# Leesville Musky



## Boatboss (Mar 20, 2005)

Wife and I was out trolling Wednesday, trolled for 2 hrs, Wham she gets the prize, 40" 14.4 # on a blue/silver sisson. This is her 2nd one since May.


----------



## CARP 104 (Apr 19, 2004)

Nice fish. I'm still waiting to hook up with my first Musky...

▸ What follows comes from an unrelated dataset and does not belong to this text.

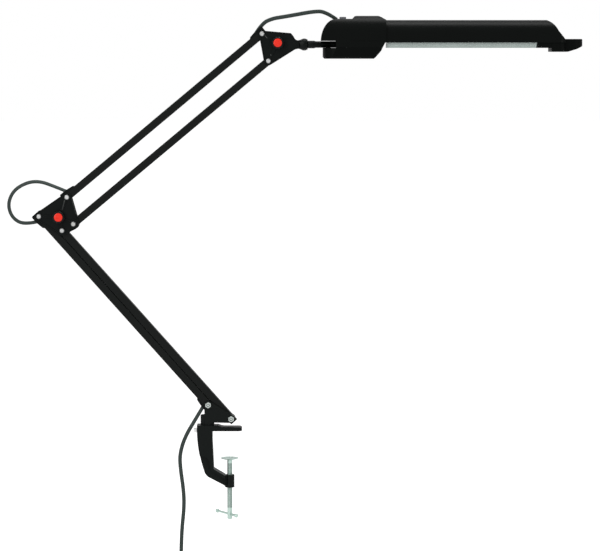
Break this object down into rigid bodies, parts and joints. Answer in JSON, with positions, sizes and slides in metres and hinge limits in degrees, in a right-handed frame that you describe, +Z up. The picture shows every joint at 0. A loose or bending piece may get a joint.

Are you modifying the sission so the lip doesn't risk snapping off? If so an explanation or a picture of the lure would be appreciated. Thanks.


----------



## Paul Anderson (May 20, 2005)

Nice fish! Congratulations. How about leaving a few for me...


----------



## JIG (Nov 2, 2004)

I think she is as hooked as the fish!  :B Looks bigger than 14 pounds though.


----------



## cincinnati (May 24, 2004)

You may be cheating your wife: A 40" fish should easily run 18 pounds.

Congratulations!


----------



## Boatboss (Mar 20, 2005)

waiting for results from scale sample, check scales against pre measured weight, they are right on, so far, everyone says the same thing, must be the way she is holding the fish, or mabe the cameraman did such a wonderful job with the picture !!!


----------



## Fishing-Miller23 (Jul 16, 2005)

> Looks bigger than 14 pounds though.


Much bigger.:B Nice fish and nice picture.


----------



## PIKEMAN (Apr 14, 2004)

I caught a 40" Leesville musky last year; it was exactly 15.0 Lbs (though i agree that fish looks better than 14#!)


----------